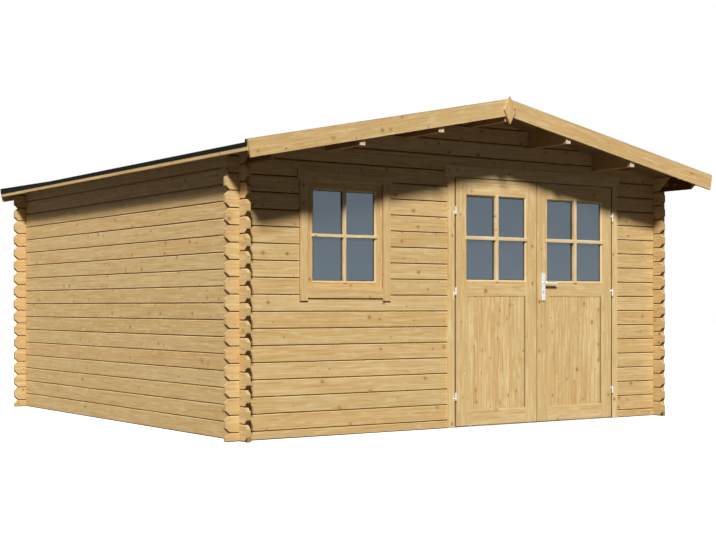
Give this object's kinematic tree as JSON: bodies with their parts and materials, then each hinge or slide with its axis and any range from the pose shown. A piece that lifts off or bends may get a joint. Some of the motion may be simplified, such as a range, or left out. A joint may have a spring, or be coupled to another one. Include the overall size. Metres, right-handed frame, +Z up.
{
  "type": "log-built wooden garden shed",
  "caption": "Garden shed of interlocking notched logs with a gable roof, an outward double door with glazed tops and a fixed barred window.",
  "frame": {"origin": "on the ground, at the centre of the roof outline's rectangle in plan", "axes": "+X to the right seen from the door front, +Y from the door front to the back, along the ridge, +Z up"},
  "size_m": [4.3112, 4.5426, 2.4093],
  "materials": {
    "log_wood": "planed untreated spruce",
    "roof_wood": "planed untreated spruce",
    "fascia_wood": "planed untreated spruce",
    "window_wood": "planed untreated spruce",
    "door_frame_wood": "planed untreated spruce",
    "door_wood": "planed untreated spruce",
    "floor_wood": "planed untreated spruce",
    "roofing_felt": "matt, sanded bitumen felt",
    "glass": "clear float glass",
    "threshold_metal": "mill finish",
    "hinge_metal": "zinc plated",
    "handle_metal": "satin"
  },
  "bodies": {
    "shed": {"left_wall": "log_wood", "right_wall": "log_wood", "left_top_log": "log_wood", "right_top_log": "log_wood", "front_wall_left": "log_wood", "front_wall_right": "log_wood", "front_gable": "log_wood", "back_wall": "log_wood", "back_gable": "log_wood", "ridge_purlin": "roof_wood", "left_purlins": "roof_wood", "right_purlins": "roof_wood", "left_roof_boards": "roof_wood", "right_roof_boards": "roof_wood", "left_roof_felt": "roofing_felt", "right_roof_felt": "roofing_felt", "eave_battens": "fascia_wood", "roof_edge_laths": "roofing_felt", "front_left_bargeboard": "fascia_wood", "front_right_bargeboard": "fascia_wood", "back_left_bargeboard": "fascia_wood", "back_right_bargeboard": "fascia_wood", "gable_plates": "fascia_wood", "window_trim": "window_wood", "window_lining": "window_wood", "window_sash": "window_wood", "window_glass": "glass", "door_frame": "door_frame_wood", "door_head_trim": "door_frame_wood", "door_threshold": "threshold_metal", "frame_hinges": "hinge_metal", "floor_bearers": "floor_wood", "floor_boards": "floor_wood"},
    "left_door": {"left_leaf_frame": "door_wood", "left_leaf_panel": "door_wood", "left_leaf_glass": "glass", "left_leaf_hinges": "hinge_metal"},
    "right_door": {"right_leaf_frame": "door_wood", "right_leaf_panel": "door_wood", "right_leaf_glass": "glass", "right_leaf_hinges": "hinge_metal", "handle_plates": "handle_metal"},
    "lever": {"door_lever": "handle_metal"}
  },
  "joints": [
    {"name": "left_door_hinge", "type": "hinge", "parent": "shed", "child": "left_door", "pos_m": [-0.1535, -1.834, 0], "axis": [0, 0, -1], "range_deg": [0, 120]},
    {"name": "right_door_hinge", "type": "hinge", "parent": "shed", "child": "right_door", "pos_m": [1.4515, -1.834, 0], "axis": [0, 0, 1], "range_deg": [0, 120]},
    {"name": "lever_turn", "type": "hinge", "parent": "right_door", "child": "lever", "pos_m": [0.712, -1.825, 1.084], "axis": [0, 1, 0], "range_deg": [0, 40], "stiffness_Nm_per_rad": 1, "springref_deg": -20.05}
  ]
}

•••

__WHAT YOU HAVE TO DO__. Using the listing above, list every line in which the string "bodies" occurs.

__REPLY TO THE EXERCISE__.
Give this object's kinematic tree as JSON: bodies with their parts and materials, then each hinge or slide with its axis and any range from the pose shown. A piece that lifts off or bends may get a joint. Some of the motion may be simplified, such as a range, or left out. A joint may have a spring, or be coupled to another one. Include the overall size. Metres, right-handed frame, +Z up.
  "bodies": {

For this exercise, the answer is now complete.